The correlation matrix provided as Table 3 confirms the existence of only very weak simple linear associations of ‘index’ with the other continuous variables in the data set, although it must be recalled that the model to be estimated below will be a multivariate construct and the matrix could be masking more complex relationships. However, it does provide a preliminary warning that OLS will almost certainly not be able to handle the joint inclusion of ‘sales’ and ‘assets’ in the model. Furthermore, it may also be sensitive to the joint inclusion of either of those variables alongside ‘capital’. This will be examined below.

### Regression models

Notwithstanding the earlier precautionary remarks about collinearity between potential regressors, the base model examined here is of the form

In this formulation, the variables are taken directly from the data file, with two exceptions. First, ‘Manuf’ is a dummy variable taking the value 1 if the firm is in the manufacturing sector and 0 otherwise. Second, ‘Other’ is another constructed dummy variable taking the value 1 if the firm is classified as in the ‘other’ sector and 0 otherwise. This leaves the conglomerate firms as the base reference group. It might also be noted that ε is the residual error term.

On the face of it, the catch-all model might appear to work reasonably well. Thus, as reported in Table 4, it has a corrected R2 of 0.382, which is quite reasonable for a cross-section regression. However, this is achieved with only two significant variables in the model. The first of these, ‘listing’, attracts the positive sign that one would expect, given the regulatory regimes that tend to prevail on the stock exchanges of developed countries. The second is the negative coefficient for the variable ‘other’. As this is a dummy shift term reflecting the disclosure practices of such firms relative to those of conglomerate companies, it again might have been anticipated. However, the findings should be treated with caution because, as predicted above, the model is plagued by multicollinearity. This is revealed by the size of the variance inflation factors (VIFs) – the reciprocal of (1 – R2) in an auxiliary regression of one regressor on all of the others – for the ‘sales’ and ‘assets’ variables in the model. As these are essentially measuring the same thing in statistical terms, one needs to be eliminated. As the VIF is highest for ‘sales’, the model was re-estimated with it excluded.
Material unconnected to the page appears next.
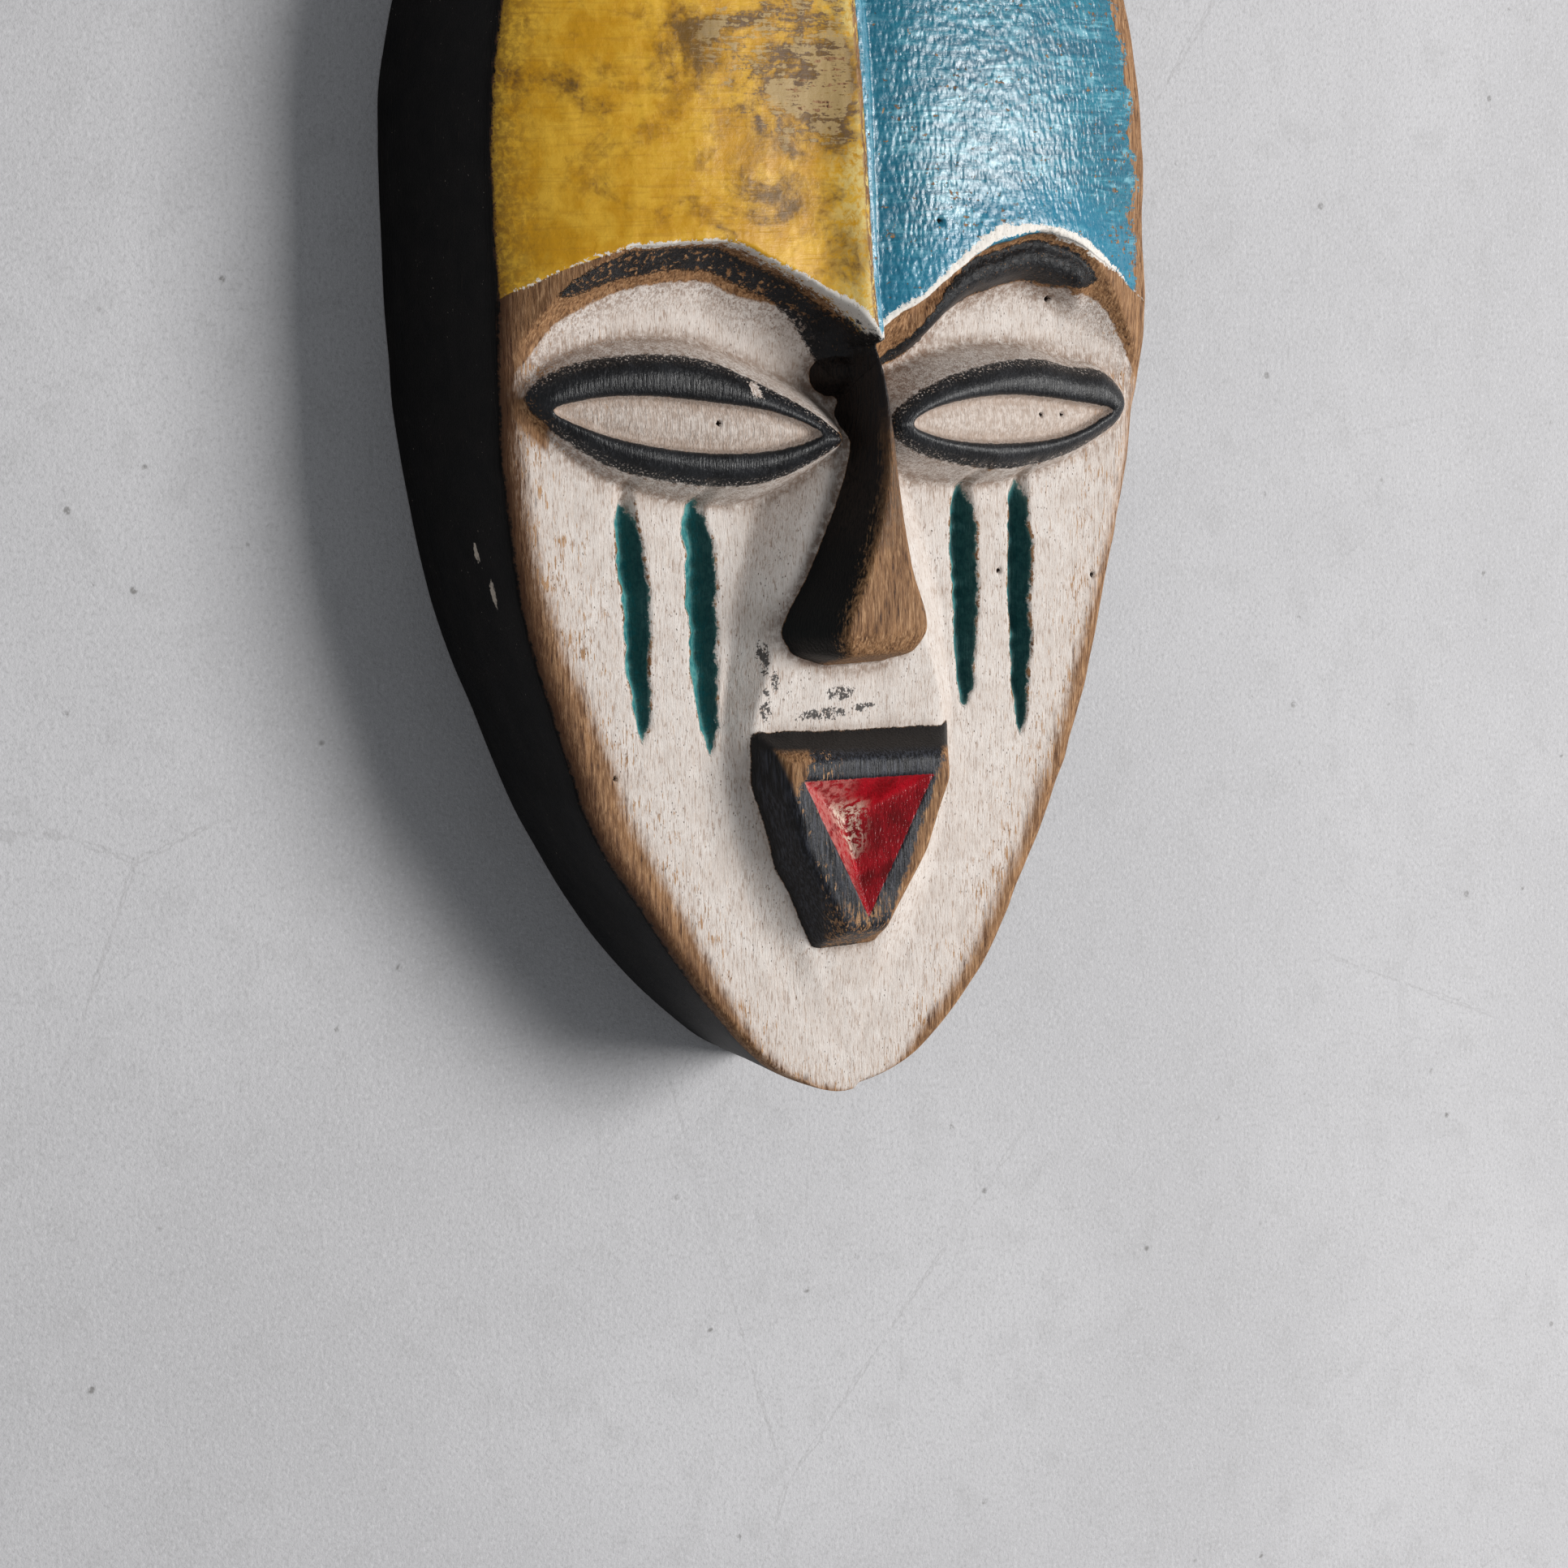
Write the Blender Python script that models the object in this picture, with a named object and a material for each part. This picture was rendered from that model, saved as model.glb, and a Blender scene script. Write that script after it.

As shown in Table 5, the explanatory power of the amended specification remains essentially unchanged when compared with the full model. Furthermore, there are no signs of gross instability in the qualitative impacts of the remaining included regressors: only ‘audit’ changed sign, but it was wholly insignificant in both formulations. However, it was still the case that only ‘listing’ and ‘Other’ achieved statistical significance. Recalling the high correlation coefficient between ‘assets’ and ‘capital’ – the two remaining regressors with the highest VIFs – it was decided to re-estimate the model again, excluding the latter of these variables.

The results of the re-specification are given in Table 6. While the explanatory power of the model fell, the deterioration was only marginal. Furthermore, ‘assets’ joined the list of significant variables, although its negative coefficient is contrary to what might intuitively be expected. Once again, there were no serious signs of instability in the estimates and all VIFs lay below two. However, cross-sectional estimations can suffer from heteroscedasticity; that is, from a non-constant variance of the disturbance term across observations. This possibility was checked by a cross-plot of the model’s standardised predicted values against its standardised residuals. The outcome, which is presented in Figure 3, exhibited a fairly random distribution and leads to the tentative conclusion that variance misspecification, is not a serious concern. Rather than attempting to examine further possible variants of the model through a fishing exercise to check this conclusion more thoroughly, recourse to the variable selection routines available in the SPSS regression facility.

Reassuringly, the stepwise, backward and forward options all generated the same result: a model incorporating ‘capital’, ‘listing’, ‘other’ and a constant. As such, only the estimates from the stepwise exercise are reproduced as Table 7. It should be noted that the coefficient estimates for the retained variables are very similar to those reported above for the fuller model, which is a reassuring indication of stability. The major change to highlight is that ‘capital’ rather than ‘assets’ was finally retained. Taken at face value, the findings suggest that stock exchange listing increases disclosure, while market capitalisation tends to decrease it. In addition, firms that are neither in manufacturing nor are conglomerates tend to have inferior disclosure practices.

### Potential problems and their resolution

There are a number of possible caveats to the foregoing exercise. The first is quite simply that it was undertaken without a justified theoretical underpinning and it is therefore difficult to consider questions of misspecification in other than a purely statistical sense. Second, some of the regressors, in particular perhaps ‘sales’, ‘profit margin’, ‘ROCE’ and ‘current’ are potentially volatile over time and might better be replaced with their averages over some backward looking horizon, say of five or ten years. Third, there is no real justification for assuming that a linear specification is the appropriate one to adopt. Fourth, there is an evident lack of variability in the dependent variable ‘index’, which has a very low coefficient of variation (standard deviation divided by the mean) of 2.5 per cent. One possible way to overcome this problem might be to increase the sample size, whether by further Greek companies or by international comparators. Finally, while the apparent errors are generally small, ‘index’ is not measured as simply ‘actual’/’max’ and this may be a cause of at least some of the problems encountered.